Now, there’s a clear logic to this move. Friends of mine with family members who died unexpectedly have mentioned the struggle of knowing what to do about their Facebook pages, which can become anything from loving memorials to upsetting reminders of the people they’ve lost. In this respect, being able to hand over the whole thing to a friend or relative should help to ease some of the pain and confusion that death invariably stirs up.
That said, actually nominating a legacy contact is harder than it looks, not least because of its brutal implication. The simple fact that it exists at all is a stark reminder that life is finite. Which is such a bummer. Facebook isn’t the place to go to learn that you’re going to die.
It's like Instagram interrupting your feed of rainbows and dinners to tell you that you will perish in a state of impoverished misery unless you immediately start paying 30 per cent of your monthly earnings into a private pension fund.
So, who to nominate? I’d feel weird giving the responsibility to my wife or my son , because they’d already be exhausted by all the harrowing obligations that death entails. My mum? She has been on Facebook for three years and still hasn’t worked out how to upload a photo of herself, so that’s a no, too. My brother? Given the opportunity to update my profile picture – even in the immediate aftermath of my tragic death – he’d almost certainly dig out a photo in which I’m simultaneously chewing and blinking. I refuse to be Milibanded , even in death, so he’s out.
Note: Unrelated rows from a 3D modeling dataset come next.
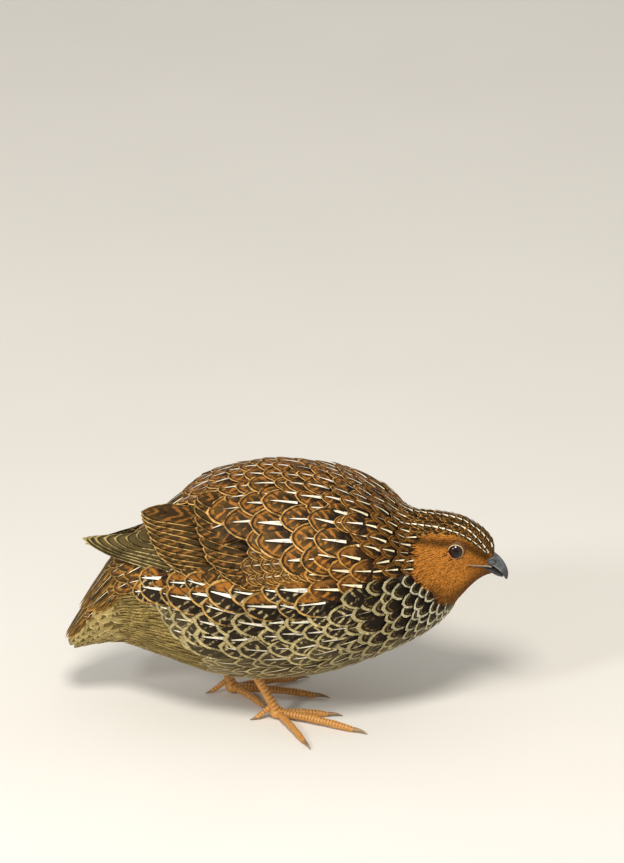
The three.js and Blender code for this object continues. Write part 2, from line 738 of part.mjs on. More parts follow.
for (const { foot, bare, room } of shanks) {
  const shin = toSolid(shinGeometry(foot)).subtract(toSolid(room()));
  quail.add(named(`shin_${foot.name}`, toGeometry(shin), "breast"));

  const ball = ballGeometry();
  ball.translate(foot.x, foot.side * FOOT_REACH, 0);
  const shank = toSolid(bare()).add(toSolid(ball));
  quail.add(named(`shank_${foot.name}`, toGeometry(shank), "leg"));

  const group = footGroup(foot);
  for (const toe of TOES) {
    const holder = new THREE.Group();
    holder.rotation.z = rad(foot.turn + foot[toe.name]);
    let toeSolid = toSolid(toeGeometry(toe)).subtract(toSolid(ballGeometry(CUT * 1.5)));
    if (toe.name !== "middle") {
      const neighbour = toeGeometry(TOES[1], CUT).rotateZ(-rad(foot[toe.name]));
      toeSolid = toeSolid.subtract(toSolid(neighbour));
    }
    const claw = clawGeometry(toe.length + CUT * 1.7, toe.thick, CLAW_LENGTH);
    holder.add(named(`toe_${toe.name}_${foot.name}`, toGeometry(toeSolid), "leg"));
    holder.add(named(`claw_${toe.name}_${foot.name}`, claw, "claw"));
    group.add(holder);
  }

  const behind = new THREE.Group();
  behind.rotation.z = rad(foot.turn + foot.hind);
  const shankRoom = shankGeometry(foot, CUT * 1.2).rotateZ(-behind.rotation.z);
  const hallux = toSolid(bar(halluxCurve(0, 1), [0.9, 1, 1, 0.86].map((r) => r * HALLUX.thick)));
  const cut = hallux.subtract(toSolid(shankRoom)).subtract(toSolid(ballGeometry(CUT * 1.5)));
  const claw = bar(halluxCurve(1.06, 1.42), [0.5, 0.4, 0.2].map((r) => r * HALLUX.thick), 6);
  behind.add(named(`toe_hind_${foot.name}`, toGeometry(cut), "leg"));
  behind.add(named(`claw_hind_${foot.name}`, claw, "claw"));
  group.add(behind);
  quail.add(group);
}

// The origin goes to the middle of the bird's box, at floor level.
quail.updateMatrixWorld(true);
const box = new THREE.Box3().setFromObject(quail, true);
const middle = box.getCenter(v3(0, 0, 0));
quail.position.set(-middle.x, -middle.y, -box.min.z);

export default quail;
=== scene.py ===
# %% [markdown]
# # A New Zealand quail, life size
# This lesson dresses the solids of a small ground bird: a smooth skin, then feathers laid on it tract by
# tract, then the horn of the bill, the eyes and the scaled feet. Sizes are written in millimetres and turned
# into metres in one place. Every feather is real mesh, because the part must look right outside Blender too.

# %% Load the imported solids
import math
import bpy
import bmesh
import numpy as np
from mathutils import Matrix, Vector
from mathutils.bvhtree import BVHTree
from mathutils.kdtree import KDTree


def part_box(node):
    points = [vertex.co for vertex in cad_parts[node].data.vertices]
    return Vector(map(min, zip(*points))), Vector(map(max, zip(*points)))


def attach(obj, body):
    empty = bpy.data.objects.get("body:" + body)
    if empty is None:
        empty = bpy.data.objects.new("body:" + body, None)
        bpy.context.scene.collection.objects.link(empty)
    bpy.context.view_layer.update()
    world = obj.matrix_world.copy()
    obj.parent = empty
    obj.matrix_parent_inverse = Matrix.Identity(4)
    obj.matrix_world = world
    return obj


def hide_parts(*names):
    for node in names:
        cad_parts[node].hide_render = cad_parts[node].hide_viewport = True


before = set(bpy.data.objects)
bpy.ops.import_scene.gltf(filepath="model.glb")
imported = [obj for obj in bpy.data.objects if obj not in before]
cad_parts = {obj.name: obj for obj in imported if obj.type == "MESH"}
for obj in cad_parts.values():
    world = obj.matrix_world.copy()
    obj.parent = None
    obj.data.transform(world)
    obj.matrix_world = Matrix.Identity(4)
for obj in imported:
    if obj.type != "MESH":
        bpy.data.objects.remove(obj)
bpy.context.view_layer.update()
MM = 0.001
eye_boxes = [np.array(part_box(name)) for name in ("eye_right", "eye_left")]
SHIFT = np.mean([b.mean(0) for b in eye_boxes], axis=0) / MM - np.array([70.0, 0.0, 76.2])


def metres(points):
    """Millimetres in the bird's own frame to metres in the scene."""
    return (np.asarray(points, float) + SHIFT) * MM


print(len(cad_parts), "solids; the frame is moved by", SHIFT.round(3), "mm")

# %% [markdown]
# ## The camera
# The bird is seen from its right side, 24 degrees from above and 6 degrees from behind. A long lens from
# four metres keeps the body nearly parallel, as in the picture. The bird stands low and to the left in the
# frame, so the camera looks at a point above it.

# %% Camera
FRAME_WIDE, FRAME_HIGH = 624, 863
MM_PER_PIXEL = 0.405
VIEW_TURN, VIEW_RISE, VIEW_DISTANCE = math.radians(6), math.radians(24), 4000.0
BODY_MIDDLE = np.array([0.0, 0.0, 60.0])
MIDDLE_PIXEL = (286.0, 571.4)

backward = np.array([math.sin(VIEW_TURN) * math.cos(VIEW_RISE), -math.cos(VIEW_TURN) * math.cos(VIEW_RISE),
    math.sin(VIEW_RISE)])
rightward = np.array([math.cos(VIEW_TURN), math.sin(VIEW_TURN), 0.0])
upward = np.cross(backward, rightward)
aim = BODY_MIDDLE + MM_PER_PIXEL * (rightward * (FRAME_WIDE / 2 - MIDDLE_PIXEL[0]) + upward * (MIDDLE_PIXEL[1] - FRAME_HIGH / 2))
stand = BODY_MIDDLE + backward * VIEW_DISTANCE
lens = bpy.data.cameras.new("camera")
camera = bpy.data.objects.new("camera", lens)
bpy.context.scene.collection.objects.link(camera)
camera.location = metres(stand)
camera.rotation_euler = Vector(metres(aim) - metres(stand)).to_track_quat("-Z", "Y").to_euler()
lens.sensor_width = 36
lens.lens = VIEW_DISTANCE / MM_PER_PIXEL / FRAME_HIGH * 36
lens.clip_end = 30
bpy.context.scene.camera = camera
bpy.context.scene.view_settings.view_transform = "Standard"
print("lens", round(lens.lens, 1), "mm")

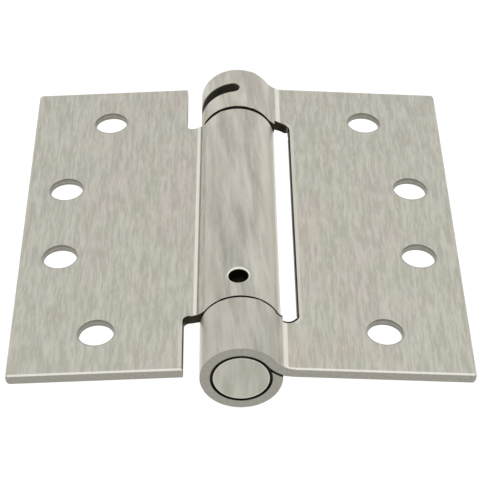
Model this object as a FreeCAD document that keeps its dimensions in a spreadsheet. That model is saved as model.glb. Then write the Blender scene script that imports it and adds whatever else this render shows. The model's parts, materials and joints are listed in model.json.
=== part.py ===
import FreeCAD, Part
import math
import os
import re

from FreeCAD import Placement, Rotation, Vector
import Sketcher

# Spring door hinge with three knuckles, open almost flat.
# The pin axis is Y, with the spring's tension collar at the +Y end and the pinned anchor towards -Y.
# The jamb leaf lies flat along +X, and +Z is the side that sits against the jamb.
# The origin is the middle of the pin axis. All sizes are in millimetres and degrees.

DRIVING = {
    # Sheet of both leaves
    "leaf_height": 114.3,  # along the pin
    "leaf_width": 57.15,  # from the pin axis to the outer edge
    "sheet_gauge": 2.7,
    "barrel_radius": 10.2,
    "seat_height": 3.7,  # seating face above the pin axis
    "bend_radius": 6.0,  # hollow between barrel and seating face
    "seam_gap": 0.35,  # between the roll's end and the bend
    "door_droop": 5.76,  # how far the door leaf is short of flat, degrees
    # Knuckles
    "upper_knuckle": 17.5,
    "lower_knuckle": 18.2,
    "upper_play": 1.2,
    "lower_play": 0.5,
    "plate_setback": 14.05,  # plate edge beside the other leaf's knuckle
    "relief_radius": 3.6,
    "relief_bulge": 0.15,  # past the plate's edge
    "relief_inner": 10.25,  # relief's side towards the pin, just clear of the barrel
    "relief_overrun": 2.2,  # relief's end past the centre knuckle's face
    "notch_radius": 1.5,  # inner corners of the door leaf's notches
    "corner_radius": 1.0,
    # Screw holes
    "screw_hole": 9.3,
    "sink_mouth": 10.8,
    "sink_angle": 82.0,
    "near_row_inset": 21.47,  # from the outer edge
    "near_row_end": 14.34,  # from the leaf's ends
    "far_row_inset": 10.57,  # from the outer edge
    "far_row_spread": 27.58,  # between its two holes
    # Tension slot and anchor pin
    "slot_end": 8.55,  # from the barrel's end
    "slot_width": 4.0,
    "slot_sweep": 100.0,
    "pin_end": 7.55,  # from the centre knuckle's lower end
    "pin_hole": 4.9,
    "pin_hole_break": 0.5,
    "pin_sink": 0.5,  # pin's end under the barrel's surface
    "pin_head_gap": 0.6,  # pin's other end under the bore
    # Turned pieces in the barrel
    "running_gap": 0.08,
    "face_gap": 0.1,
    "bush_wall": 1.22,
    "bush_length": 9.0,
    "flange_inset": 0.5,
    "lower_flange": 0.4,
    "upper_flange": 0.6,
    "plug_length": 3.6,
    "plug_groove": 0.6,
    "plug_groove_depth": 0.7,
    "collar_end_gap": 0.3,
    "collar_neck": 13.7,
    "anchor_body": 14.0,
    "anchor_journal": 12.6,
    "key_holes": 5,
    "key_hole": 3.4,
    "key_depth": 4.4,
    "key_angle": -40.0,
    # Torsion spring
    "wire": 2.9,
    "coil_gap": 0.7,  # between turns, before it is shared out over whole turns
    "spring_steps": 16,  # straight steps in each turn
    "spring_bore_gap": 0.5,
    "spring_end_gap": 0.2,
    "pilot_gap": 0.2,
    "pilot_length": 4.0,
    "tang_length": 2.6,
    "tang_gap": 0.15,
}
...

To its credit, Facebook saw this conundrum coming, which is why it has introduced a box for you to tick if you want your account to be deleted permanently following your death. This is, objectively, the best idea of all, because – as the excruciating social media archive app Timehop demonstrates on a daily basis – you will grow to become abjectly mortified by everything you did in your 20s. Do you want your lasting gift to the world to be a blurry photo of you wearing a horrible nylon shirt and drinking an elaborate cocktail in an obnoxiously ironic way? No, of course you don’t.
But, at the same time, this is a hard button to click. It means erasing yourself. It means telling the world that, ultimately, you think you’re insignificant. Of course, if you really thought that, you wouldn’t be on social media in the first place, since social media is basically a vehicle for you to remind people again and again and again that you exist.
Perhaps the best bet would be to put the keys to my Facebook page up for auction. Whoever bids the most, and promises to pay upfront for the privilege, will gain full control of it in perpetuity. Any huge corporations who want to spread their message of multinational capitalism to 480 grieving users, do get in touch. The late Stuart Heritage, in association with GlaxoSmithKline. It has a nice ring, doesn’t it?